# [Set exercise]
Return all lines in the material below that contain "joints".

Part of a data file

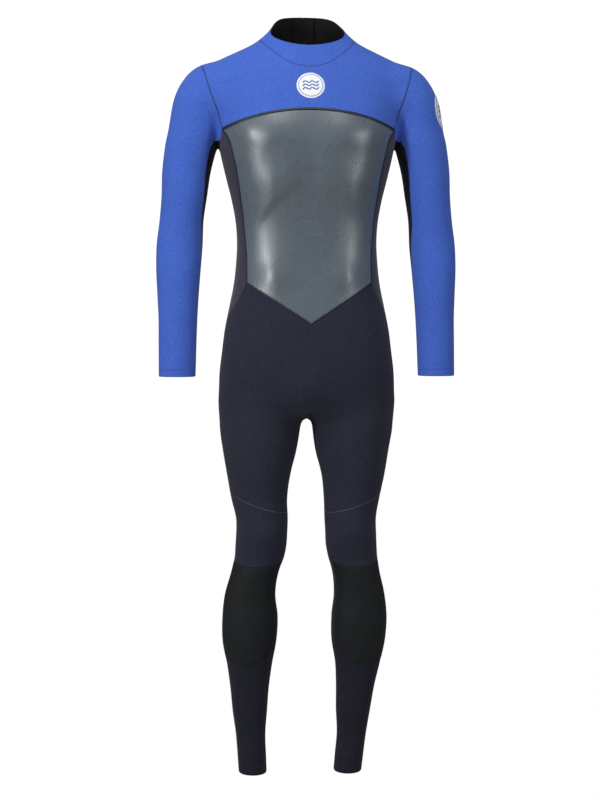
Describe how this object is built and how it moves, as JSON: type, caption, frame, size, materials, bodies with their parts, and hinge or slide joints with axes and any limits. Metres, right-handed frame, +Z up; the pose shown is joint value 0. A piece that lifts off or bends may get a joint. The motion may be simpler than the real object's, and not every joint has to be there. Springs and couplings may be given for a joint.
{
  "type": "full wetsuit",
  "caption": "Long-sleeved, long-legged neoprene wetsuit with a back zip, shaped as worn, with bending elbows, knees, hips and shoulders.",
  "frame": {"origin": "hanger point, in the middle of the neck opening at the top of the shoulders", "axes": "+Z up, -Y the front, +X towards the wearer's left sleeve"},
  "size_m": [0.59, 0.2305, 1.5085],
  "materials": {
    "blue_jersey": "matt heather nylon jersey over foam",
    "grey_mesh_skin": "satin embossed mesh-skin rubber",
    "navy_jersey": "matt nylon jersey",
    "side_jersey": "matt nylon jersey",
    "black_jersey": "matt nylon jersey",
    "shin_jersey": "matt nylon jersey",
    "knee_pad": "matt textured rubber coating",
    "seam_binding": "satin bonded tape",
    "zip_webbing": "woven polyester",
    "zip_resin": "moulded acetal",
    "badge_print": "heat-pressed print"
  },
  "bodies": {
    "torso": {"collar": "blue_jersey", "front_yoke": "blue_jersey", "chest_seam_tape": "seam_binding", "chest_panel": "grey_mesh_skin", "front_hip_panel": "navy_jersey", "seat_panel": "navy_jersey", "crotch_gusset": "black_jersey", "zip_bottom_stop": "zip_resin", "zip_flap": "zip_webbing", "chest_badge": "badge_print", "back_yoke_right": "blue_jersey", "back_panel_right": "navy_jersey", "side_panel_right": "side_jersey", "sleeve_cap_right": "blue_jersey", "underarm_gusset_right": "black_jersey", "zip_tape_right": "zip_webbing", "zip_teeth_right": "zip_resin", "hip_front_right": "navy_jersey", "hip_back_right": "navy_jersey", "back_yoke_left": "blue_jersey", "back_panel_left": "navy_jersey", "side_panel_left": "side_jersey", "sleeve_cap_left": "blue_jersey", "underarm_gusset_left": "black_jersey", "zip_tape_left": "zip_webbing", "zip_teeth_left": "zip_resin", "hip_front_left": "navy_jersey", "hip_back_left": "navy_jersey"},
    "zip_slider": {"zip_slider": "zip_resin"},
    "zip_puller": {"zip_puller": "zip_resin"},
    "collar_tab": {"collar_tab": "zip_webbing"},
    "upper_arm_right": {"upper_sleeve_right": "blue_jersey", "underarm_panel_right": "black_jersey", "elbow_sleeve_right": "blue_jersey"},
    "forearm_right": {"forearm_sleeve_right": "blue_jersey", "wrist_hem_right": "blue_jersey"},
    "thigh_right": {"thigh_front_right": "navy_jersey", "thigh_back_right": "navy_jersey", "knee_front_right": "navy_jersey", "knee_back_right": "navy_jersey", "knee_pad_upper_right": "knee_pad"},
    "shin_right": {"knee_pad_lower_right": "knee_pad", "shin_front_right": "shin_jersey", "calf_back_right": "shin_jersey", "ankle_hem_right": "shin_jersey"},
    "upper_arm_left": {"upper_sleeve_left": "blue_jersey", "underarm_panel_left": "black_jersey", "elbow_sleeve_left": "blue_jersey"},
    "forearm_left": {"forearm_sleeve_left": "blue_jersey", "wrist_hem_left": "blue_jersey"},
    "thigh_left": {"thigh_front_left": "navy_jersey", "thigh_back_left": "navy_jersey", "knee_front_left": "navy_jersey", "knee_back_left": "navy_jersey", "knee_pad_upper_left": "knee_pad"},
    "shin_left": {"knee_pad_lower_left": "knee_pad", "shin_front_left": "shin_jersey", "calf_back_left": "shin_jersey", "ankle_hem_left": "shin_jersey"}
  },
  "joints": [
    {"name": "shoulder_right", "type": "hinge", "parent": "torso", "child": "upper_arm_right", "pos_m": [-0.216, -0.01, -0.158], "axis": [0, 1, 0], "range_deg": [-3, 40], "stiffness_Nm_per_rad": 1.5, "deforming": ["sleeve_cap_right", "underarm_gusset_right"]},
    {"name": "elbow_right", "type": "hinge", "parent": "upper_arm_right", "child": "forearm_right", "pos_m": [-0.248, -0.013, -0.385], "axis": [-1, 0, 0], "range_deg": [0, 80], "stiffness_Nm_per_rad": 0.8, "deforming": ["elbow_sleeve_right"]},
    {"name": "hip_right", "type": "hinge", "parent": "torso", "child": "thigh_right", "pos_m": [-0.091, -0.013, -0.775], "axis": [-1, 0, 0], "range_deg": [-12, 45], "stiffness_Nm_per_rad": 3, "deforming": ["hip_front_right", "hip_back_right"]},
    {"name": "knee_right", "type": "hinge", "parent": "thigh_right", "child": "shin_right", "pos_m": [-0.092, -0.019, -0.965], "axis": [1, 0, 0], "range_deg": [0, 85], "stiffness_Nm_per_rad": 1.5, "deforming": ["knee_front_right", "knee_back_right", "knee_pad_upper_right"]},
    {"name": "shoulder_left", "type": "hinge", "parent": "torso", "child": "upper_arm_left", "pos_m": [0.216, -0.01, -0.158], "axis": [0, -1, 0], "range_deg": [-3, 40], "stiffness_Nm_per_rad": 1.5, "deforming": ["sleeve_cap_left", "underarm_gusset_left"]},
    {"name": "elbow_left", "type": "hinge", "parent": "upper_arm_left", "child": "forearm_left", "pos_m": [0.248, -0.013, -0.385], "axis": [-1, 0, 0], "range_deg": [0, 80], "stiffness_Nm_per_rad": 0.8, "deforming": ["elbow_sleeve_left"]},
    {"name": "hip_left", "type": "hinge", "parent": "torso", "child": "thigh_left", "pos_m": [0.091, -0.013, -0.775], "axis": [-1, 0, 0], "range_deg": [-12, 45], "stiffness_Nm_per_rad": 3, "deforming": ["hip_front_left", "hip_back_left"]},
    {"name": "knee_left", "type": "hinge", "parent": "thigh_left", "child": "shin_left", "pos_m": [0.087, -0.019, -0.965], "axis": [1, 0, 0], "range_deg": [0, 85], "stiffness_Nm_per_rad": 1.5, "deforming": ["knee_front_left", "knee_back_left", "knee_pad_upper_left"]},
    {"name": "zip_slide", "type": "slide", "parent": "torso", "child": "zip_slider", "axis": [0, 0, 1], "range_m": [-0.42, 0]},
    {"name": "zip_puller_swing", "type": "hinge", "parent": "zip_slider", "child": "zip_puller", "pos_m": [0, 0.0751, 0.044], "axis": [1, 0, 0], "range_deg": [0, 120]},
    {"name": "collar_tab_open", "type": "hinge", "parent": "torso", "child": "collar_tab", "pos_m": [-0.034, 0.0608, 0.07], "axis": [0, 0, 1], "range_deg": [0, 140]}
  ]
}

--

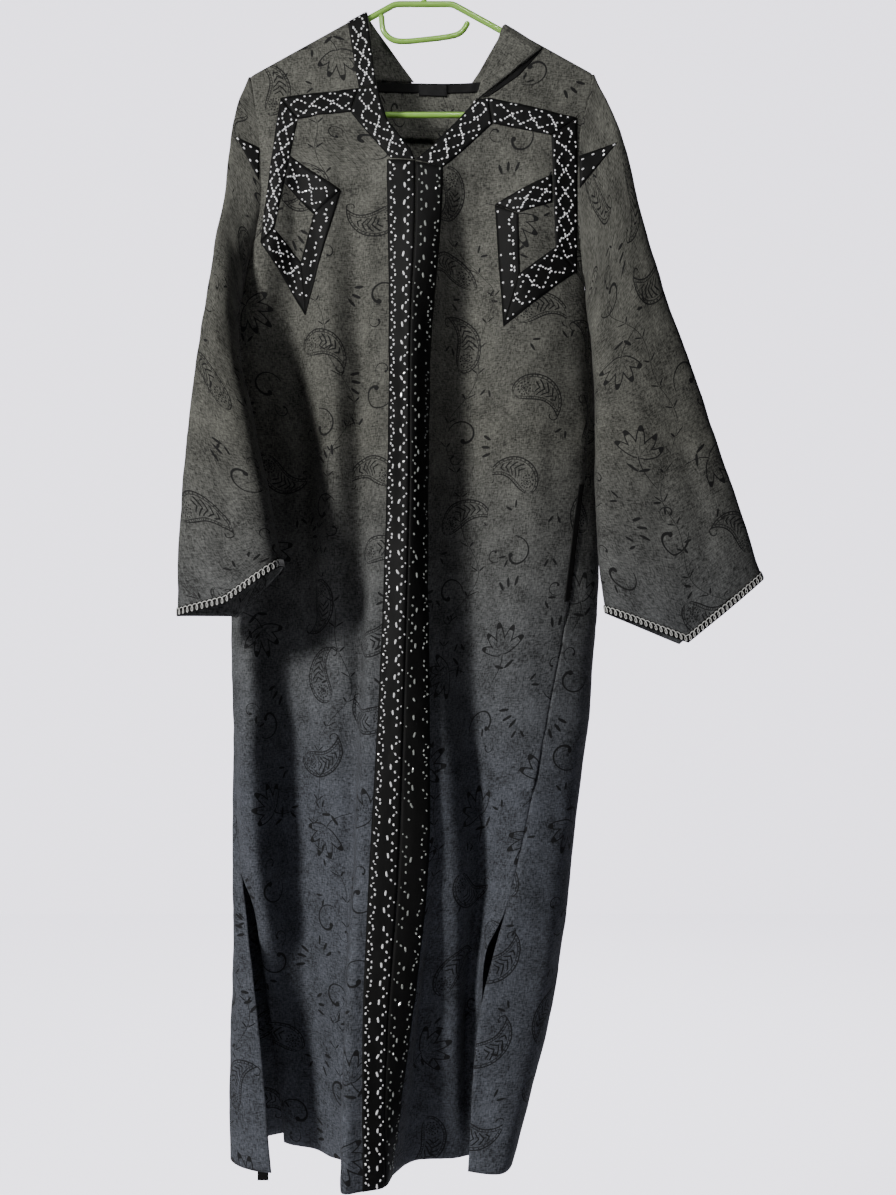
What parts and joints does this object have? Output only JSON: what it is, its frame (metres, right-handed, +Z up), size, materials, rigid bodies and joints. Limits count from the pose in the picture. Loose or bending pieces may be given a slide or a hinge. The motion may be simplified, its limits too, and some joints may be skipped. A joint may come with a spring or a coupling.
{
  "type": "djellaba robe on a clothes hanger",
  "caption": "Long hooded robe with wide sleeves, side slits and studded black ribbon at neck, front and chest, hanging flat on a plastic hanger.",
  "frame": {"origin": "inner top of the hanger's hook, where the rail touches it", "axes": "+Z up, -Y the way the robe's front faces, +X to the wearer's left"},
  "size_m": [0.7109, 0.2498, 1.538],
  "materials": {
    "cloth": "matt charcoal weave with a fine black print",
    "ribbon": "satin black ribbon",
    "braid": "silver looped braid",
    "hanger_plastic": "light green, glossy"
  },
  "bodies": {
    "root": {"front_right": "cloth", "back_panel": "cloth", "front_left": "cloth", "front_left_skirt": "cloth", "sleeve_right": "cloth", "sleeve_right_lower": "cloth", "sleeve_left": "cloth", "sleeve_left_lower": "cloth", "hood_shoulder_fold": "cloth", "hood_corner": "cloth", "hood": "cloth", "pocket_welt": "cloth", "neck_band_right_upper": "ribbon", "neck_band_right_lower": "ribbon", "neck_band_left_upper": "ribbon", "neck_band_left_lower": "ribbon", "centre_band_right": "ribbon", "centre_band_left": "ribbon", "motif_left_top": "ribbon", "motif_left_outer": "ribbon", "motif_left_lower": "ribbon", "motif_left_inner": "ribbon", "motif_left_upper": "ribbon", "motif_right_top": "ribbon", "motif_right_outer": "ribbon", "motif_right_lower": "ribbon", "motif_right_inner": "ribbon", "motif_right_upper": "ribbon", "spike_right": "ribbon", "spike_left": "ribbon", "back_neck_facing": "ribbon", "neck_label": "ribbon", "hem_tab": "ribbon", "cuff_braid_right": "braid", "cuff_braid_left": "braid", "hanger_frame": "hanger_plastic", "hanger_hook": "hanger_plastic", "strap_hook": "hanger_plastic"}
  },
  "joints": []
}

# [Written response]
Describe how this object is built and how it moves, as JSON: type, caption, frame, size, materials, bodies with their parts, and hinge or slide joints with axes and any limits. Metres, right-handed frame, +Z up; the pose shown is joint value 0. A piece that lifts off or bends may get a joint. The motion may be simpler than the real object's, and not every joint has to be there. Springs and couplings may be given for a joint.
  "joints": [
What parts and joints does this object have? Output only JSON: what it is, its frame (metres, right-handed, +Z up), size, materials, rigid bodies and joints. Limits count from the pose in the picture. Loose or bending pieces may be given a slide or a hinge. The motion may be simplified, its limits too, and some joints may be skipped. A joint may come with a spring or a coupling.
  "joints": []